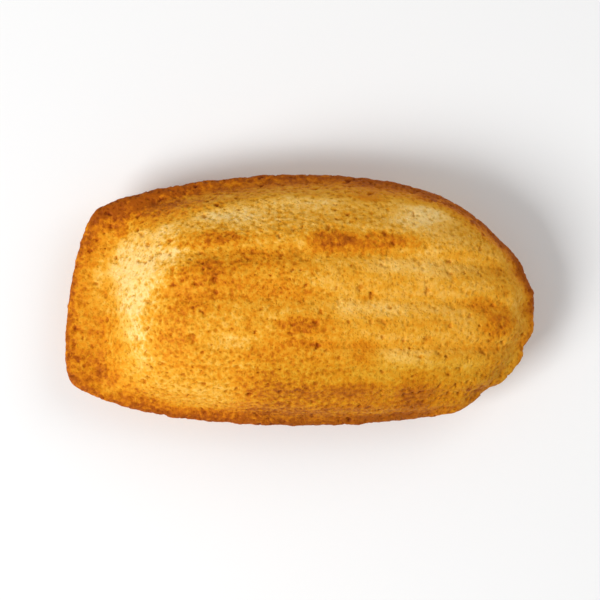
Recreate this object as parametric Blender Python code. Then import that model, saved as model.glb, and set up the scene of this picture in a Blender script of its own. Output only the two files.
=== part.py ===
"""A madeleine: a small sponge cake baked in a shell-shaped mould, one solid lying on its domed back.

Metres, +Z up. X runs from the blunt hinge end to the scalloped fan end and the ribs face up.
The origin is the middle of the cake on the surface that it lies on.
"""

import math

import bmesh
import bpy
from mathutils import Vector

# Heights
SHELL_HEIGHT = 0.0134  # the crown above the rim's upper side
RIM_THICKNESS = 0.0022
BACK_DEPTH = 0.0086  # the rim's lower side above the surface that the back lies on

# The outline is four Bezier curves: their two ends, which are the corners, and their two handles.
# The hinge end is slanted and the fan end is fuller on one side, as the batter ran in the mould.
LOW_SIDE = ((-0.0402, -0.0156), (-0.0290, -0.0240), (0.0050, -0.0248), (0.0265, -0.0209))
HIGH_SIDE = ((-0.0356, 0.0147), (-0.0301, 0.0191), (0.0080, 0.0252), (0.0255, 0.0162))
HINGE_END = (LOW_SIDE[0], (-0.0432, -0.0116), (-0.0402, 0.0112), HIGH_SIDE[0])
FAN_END = (LOW_SIDE[3], (0.0424, -0.0137), (0.0486, 0.0030), HIGH_SIDE[3])

# How the two faces of the cake leave each edge: the width of the flat margin, the way from there
# to full height, and the fullness, which is 1 for an even slope and less for one steep at its foot
SHELL_EDGES = {
    "hinge": (0.0064, 0.0176, 0.85),
    "fan": (0.0008, 0.0450, 0.56),
    "low": (0.0015, 0.0165, 0.65),
    "high": (0.0015, 0.0165, 0.65),
}
BACK_EDGES = {
    "hinge": (0.0010, 0.0310, 0.75),
    "fan": (0.0008, 0.0340, 0.75),
    "low": (0.0008, 0.0158, 0.75),
    "high": (0.0008, 0.0158, 0.75),
}
FILLET = 0.0030  # the way over which the crease beside a margin is filled

# The valleys between the ribs: where each one is, as a share of the way across, how deep it is,
# and how deep a notch it ends in at the fan end
VALLEYS = (0.148, 0.268, 0.368, 0.535, 0.685, 0.835)
VALLEY_DEPTHS = (0.0006, 0.0006, 0.0008, 0.0007, 0.0010, 0.0006)
NOTCH_DEPTHS = (0.0010, 0.0002, 0.0010, 0.0005, 0.0004, 0.0003)
RIB_EDGES = (0.0, *VALLEYS, 1.0)
RIB_COUNT = len(RIB_EDGES) - 1
RIB_ROUNDNESS = 2.0  # the power of a rib's cross-section
NOTCH_REACH = 0.012  # how far in from the fan end the notches pull the surface

# Where the valleys begin, and the way that they take to reach their depth
VALLEY_STARTS = {
    "hinge": (0.0100, 0.0140, 1.00),
    "fan": (0.0000, 0.0060, 1.00),
    "low": (0.0020, 0.0070, 1.00),
    "high": (0.0020, 0.0070, 1.00),
}

# Unevenness
EDGE_ROUNDING = 0.0013  # the width over which the rim's edge is rounded
EDGE_SHARE = 0.25  # the share of the rim's thickness left at its very edge
SWELL = 0.00035  # slow rises and hollows of the crown
RIM_WAVE = 0.0004  # and of the rim

# The grid: cells along the cake, and cells across each rib
CELLS_ALONG = 42
CELLS_PER_RIB = 7
END_CROWDING = 0.62  # how much closer the cells lie at the two ends, from 0 to 1

CRUST = (0.72, 0.32, 0.05, 1.0)


def bezier(curve, t):
    start, first, second, end = (Vector(point) for point in curve)
    s = 1 - t
    return s**3 * start + 3 * s * s * t * first + 3 * s * t * t * second + t**3 * end


def nearest_valley(v):
    """The number of the valley nearest to v, and its hollowness here: 1 in it, 0 on top of a rib."""
    rib = min(sum(v > edge for edge in RIB_EDGES[1:]), RIB_COUNT - 1)
    across = (v - RIB_EDGES[rib]) / (RIB_EDGES[rib + 1] - RIB_EDGES[rib])
    if rib == 0:
        return 0, across**RIB_ROUNDNESS
    if rib == RIB_COUNT - 1:
        return rib - 1, (1 - across) ** RIB_ROUNDNESS
    valley = rib if across > 0.5 else rib - 1
    return valley, abs(2 * across - 1) ** RIB_ROUNDNESS


def notch(v):
    """How a point of the fan end moves inwards where a valley runs out."""
    valley, hollowness = nearest_valley(v)
    centre = (Vector(LOW_SIDE[3]) + Vector(HIGH_SIDE[3])) / 2
    inward = (centre - bezier(FAN_END, v)).normalized()
    return NOTCH_DEPTHS[valley] * hollowness * inward


def plan(u, v):
    """The point at the share u of the way along and v of the way across, blended from the outline."""
    ends = (1 - u) * bezier(HINGE_END, v) + u * bezier(FAN_END, v)
    sides = (1 - v) * bezier(LOW_SIDE, u) + v * bezier(HIGH_SIDE, u)
    low_corners = (1 - u) * Vector(LOW_SIDE[0]) + u * Vector(LOW_SIDE[3])
    high_corners = (1 - u) * Vector(HIGH_SIDE[0]) + u * Vector(HIGH_SIDE[3])
    smooth = ends + sides - (1 - v) * low_corners - v * high_corners
    from_fan = (smooth - bezier(FAN_END, v)).length
    return smooth + max(0.0, 1 - from_fan / NOTCH_REACH) ** 2 * notch(v)


def edge_distances(u, v):
    """The distances to the four edges, along the lines of the grid."""
    here = plan(u, v)
    feet = {"hinge": plan(0, v), "fan": plan(1, v), "low": plan(u, 0), "high": plan(u, 1)}
    return {edge: (here - foot).length for edge, foot in feet.items()}


def dome(distances, edges):
    """1 over the middle, falling to 0 at the margins of the four edges."""
    share = 1.0
    for edge, (margin, run, fullness) in edges.items():
        inward = max(distances[edge] - margin, 0.0)
        filled = min(inward / FILLET, 1.0)
        share *= math.sin(math.pi / 2 * min(inward / run, 1.0)) ** fullness
        share *= filled * filled * (3 - 2 * filled)
    return share


def rounded(distance):
    """The share of the rim's thickness that is left near its edge."""
    inward = min(distance / EDGE_ROUNDING, 1.0)
    return EDGE_SHARE + (1 - EDGE_SHARE) * math.sqrt(1 - (1 - inward) ** 2)


def rim_middle(u, v):
    """The height of the middle of the rim's thickness, which waves a little."""
    wave = math.sin(7.0 * u + 2.0) * math.cos(5.0 * v + 0.6) + 0.5 * math.sin(13.0 * u - 4.0 * v)
    return RIM_WAVE * wave


def shell_height(u, v, distances):
    """The height of the ribbed side above the rim."""
    swell = SWELL * math.sin(9.0 * u + 1.0) * math.cos(7.0 * v - 0.5)
    valley, hollowness = nearest_valley(v)
    depth = VALLEY_DEPTHS[valley] * hollowness * dome(distances, VALLEY_STARTS)
    return (SHELL_HEIGHT + swell) * dome(distances, SHELL_EDGES) - depth


def surface_point(u, v, upper):
    """A point of the ribbed upper side or of the domed back."""
    distances = edge_distances(u, v)
    half = RIM_THICKNESS / 2 * rounded(min(distances.values()))
    back = dome(distances, BACK_EDGES)
    middle = rim_middle(u, v) * (1 - back)
    if upper:
        height = middle + half + shell_height(u, v, distances)
    else:
        height = middle - half - BACK_DEPTH * back
    return Vector((*plan(u, v), height))


def crowded(t):
    """Moves evenly spaced shares of the way along towards the two ends."""
    return t - END_CROWDING * math.sin(2 * math.pi * t) / (2 * math.pi)


def across_ribs(t):
    """Moves evenly spaced shares of the way across so that a line of the grid lies in every valley."""
    rib = min(int(t * RIB_COUNT + 1e-6), RIB_COUNT - 1)
    return RIB_EDGES[rib] + (t * RIB_COUNT - rib) * (RIB_EDGES[rib + 1] - RIB_EDGES[rib])


def slab(bm):
    """A flat grid from -1 to 1, thickened into a closed slab whose upper side is at height 1."""
    cells_across = RIB_COUNT * CELLS_PER_RIB
    bmesh.ops.create_grid(bm, x_segments=CELLS_ALONG, y_segments=cells_across, size=1.0)
    raised = bmesh.ops.extrude_face_region(bm, geom=bm.faces[:], use_keep_orig=True)["geom"]
    raised = [item for item in raised if isinstance(item, bmesh.types.BMVert)]
    bmesh.ops.translate(bm, verts=raised, vec=(0, 0, 1))
    bmesh.ops.recalc_face_normals(bm, faces=bm.faces)


def flatten_foot(bm):
    """Makes the flat spot of the back one face."""
    lowest = min(vert.co.z for vert in bm.verts)
    foot = [face for face in bm.faces if all(vert.co.z - lowest < 1e-7 for vert in face.verts)]
    bmesh.ops.dissolve_faces(bm, faces=foot)


def centre_on_surface(bm):
    """Moves the middle of the cake over the origin and its foot down to it."""
    places = [vert.co for vert in bm.verts]
    low = Vector(min(place[axis] for place in places) for axis in range(3))
    high = Vector(max(place[axis] for place in places) for axis in range(3))
    to_origin = Vector((-(low.x + high.x) / 2, -(low.y + high.y) / 2, -low.z))
    bmesh.ops.translate(bm, verts=bm.verts, vec=to_origin)


def crust_material():
    material = bpy.data.materials.new("baked_crust")
    material.use_nodes = True
    shader = material.node_tree.nodes["Principled BSDF"]
    shader.inputs["Base Color"].default_value = CRUST
    shader.inputs["Roughness"].default_value = 0.75
    shader.inputs["Metallic"].default_value = 0.0
    return material


def make_madeleine(collection):
    bm = bmesh.new()
    slab(bm)
    for vert in bm.verts:
        u = crowded((vert.co.x + 1) / 2)
        v = across_ribs((vert.co.y + 1) / 2)
        vert.co = surface_point(u, v, upper=vert.co.z > 0.5)
    flatten_foot(bm)
    centre_on_surface(bm)
    mesh = bpy.data.meshes.new("madeleine")
    bm.to_mesh(mesh)
    bm.free()
    mesh.shade_smooth()
    mesh.materials.append(crust_material())
    collection.objects.link(bpy.data.objects.new("madeleine", mesh))


def main():
    for scene_object in list(bpy.data.objects):
        bpy.data.objects.remove(scene_object)
    collection = bpy.data.collections.new("madeleine")
    bpy.context.scene.collection.children.link(collection)
    make_madeleine(collection)


main()
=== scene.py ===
import math

import bpy
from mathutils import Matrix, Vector


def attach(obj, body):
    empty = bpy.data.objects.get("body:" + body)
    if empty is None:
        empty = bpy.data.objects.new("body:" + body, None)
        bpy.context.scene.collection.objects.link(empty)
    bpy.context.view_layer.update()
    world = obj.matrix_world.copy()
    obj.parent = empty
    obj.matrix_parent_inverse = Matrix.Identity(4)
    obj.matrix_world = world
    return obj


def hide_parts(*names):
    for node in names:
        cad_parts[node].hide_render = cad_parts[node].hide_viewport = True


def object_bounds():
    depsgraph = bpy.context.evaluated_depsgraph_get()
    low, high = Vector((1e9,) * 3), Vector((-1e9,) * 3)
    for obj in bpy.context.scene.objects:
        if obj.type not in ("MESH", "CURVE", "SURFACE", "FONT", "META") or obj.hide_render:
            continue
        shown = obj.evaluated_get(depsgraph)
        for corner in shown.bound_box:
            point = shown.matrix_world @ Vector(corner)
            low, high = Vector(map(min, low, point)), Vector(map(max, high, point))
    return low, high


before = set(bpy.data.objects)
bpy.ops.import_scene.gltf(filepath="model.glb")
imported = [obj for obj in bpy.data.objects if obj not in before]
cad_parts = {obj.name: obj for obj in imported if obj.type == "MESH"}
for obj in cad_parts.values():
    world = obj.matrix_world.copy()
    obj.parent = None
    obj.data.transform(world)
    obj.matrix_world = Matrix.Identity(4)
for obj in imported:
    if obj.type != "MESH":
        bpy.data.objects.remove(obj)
solid_low, solid_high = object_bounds()


# The sponge: one small cake of flour, butter, eggs and sugar, baked in a shell-shaped mould and
# turned out. Its crust is a fine open crumb full of pinholes, browned most along the thin rim
# and over the crown where it touched the metal, and pale yellow on the slopes between them.
RIM_HEIGHT = 0.0097  # the middle of the rim's thickness, above the surface that the cake lies on
RIM_BAND = 0.0016  # how far from it the rim's outer wall reaches
CROWN = solid_high.z - RIM_HEIGHT  # how far the crown stands above the rim
SKIN_VOXEL = 0.00046  # the cells that the solid's skin is rebuilt from
PIT_DEPTH = 0.00017  # the crumb's pores
PINHOLE_DEPTH = 0.00036  # the larger holes, where bubbles burst
LUMPS = 0.00022  # slow swellings of the crust
GRAIN = 0.00006  # its fine unevenness
RAGGED = 0.00036  # how far the rim's torn edge stands out


def add(tree, kind, sockets=None, **settings):
    """Adds a node, and feeds its sockets with other nodes' outputs or with plain values."""
    node = tree.nodes.new(kind)
    for name, value in settings.items():
        setattr(node, name, value)
    for key, value in (sockets or {}).items():
        if isinstance(value, bpy.types.NodeSocket):
            tree.links.new(value, node.inputs[key])
        else:
            node.inputs[key].default_value = value
    return node


def maths(tree, operation, *terms):
    return add(tree, "ShaderNodeMath", dict(enumerate(terms)), operation=operation).outputs[0]


def vectors(tree, operation, *terms):
    """Arithmetic on vectors, which gives a vector, or a number for a length or a product."""
    result = "Value" if operation in ("DISTANCE", "DOT_PRODUCT", "LENGTH") else "Vector"
    sums = add(tree, "ShaderNodeVectorMath", dict(enumerate(terms)), operation=operation)
    return sums.outputs[result]


def ease(tree, value, start, end, low=0.0, high=1.0):
    """Goes smoothly from low to high while the value goes from start to end."""
    steps = {"Value": value, "From Min": start, "From Max": end, "To Min": low, "To Max": high}
    return add(tree, "ShaderNodeMapRange", steps, interpolation_type="SMOOTHSTEP").outputs[0]


def noise(tree, place, size, detail=2.0):
    """Noise around 0, of about plus and minus a half, with features of the given size."""
    made = add(tree, "ShaderNodeTexNoise", {"Vector": place, "Scale": 1 / size, "Detail": detail})
    return maths(tree, "SUBTRACT", made.outputs[0], 0.5)


def stirred(tree, place, scale, reach):
    """The place, moved by noise so that round shapes turn out uneven.

    It moves by up to the reach along each axis, and by half of that on average.
    """
    drift = add(tree, "ShaderNodeTexNoise", {"Vector": place, "Scale": scale}).outputs["Color"]
    return vectors(tree, "MULTIPLY_ADD", drift, (reach,) * 3, place)


def flattened(tree, place):
    """The place without its height."""
    return vectors(tree, "MULTIPLY", place, (1.0, 1.0, 0.0))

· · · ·

**What is being asked**
Give back the listing exactly, please, from its first line to the line containing "BACK_DEPTH = 0.0086", inclusive, and nothing past that line.

**Answer to the problem**
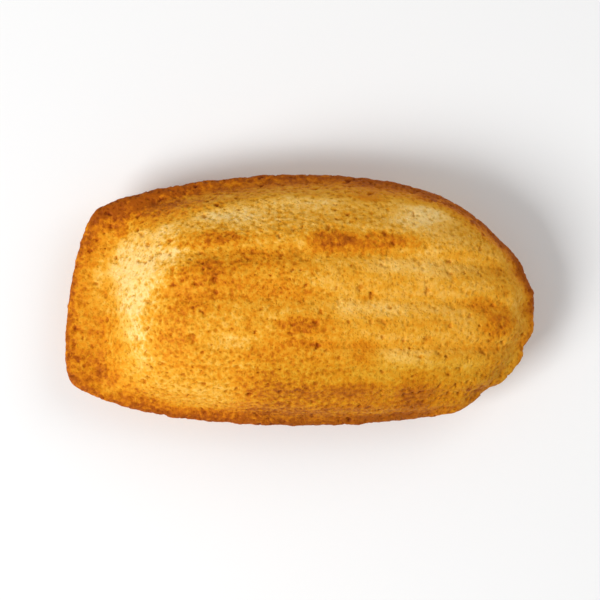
Recreate this object as parametric Blender Python code. Then import that model, saved as model.glb, and set up the scene of this picture in a Blender script of its own. Output only the two files.
=== part.py ===
"""A madeleine: a small sponge cake baked in a shell-shaped mould, one solid lying on its domed back.

Metres, +Z up. X runs from the blunt hinge end to the scalloped fan end and the ribs face up.
The origin is the middle of the cake on the surface that it lies on.
"""

import math

import bmesh
import bpy
from mathutils import Vector

# Heights
SHELL_HEIGHT = 0.0134  # the crown above the rim's upper side
RIM_THICKNESS = 0.0022
BACK_DEPTH = 0.0086  # the rim's lower side above the surface that the back lies on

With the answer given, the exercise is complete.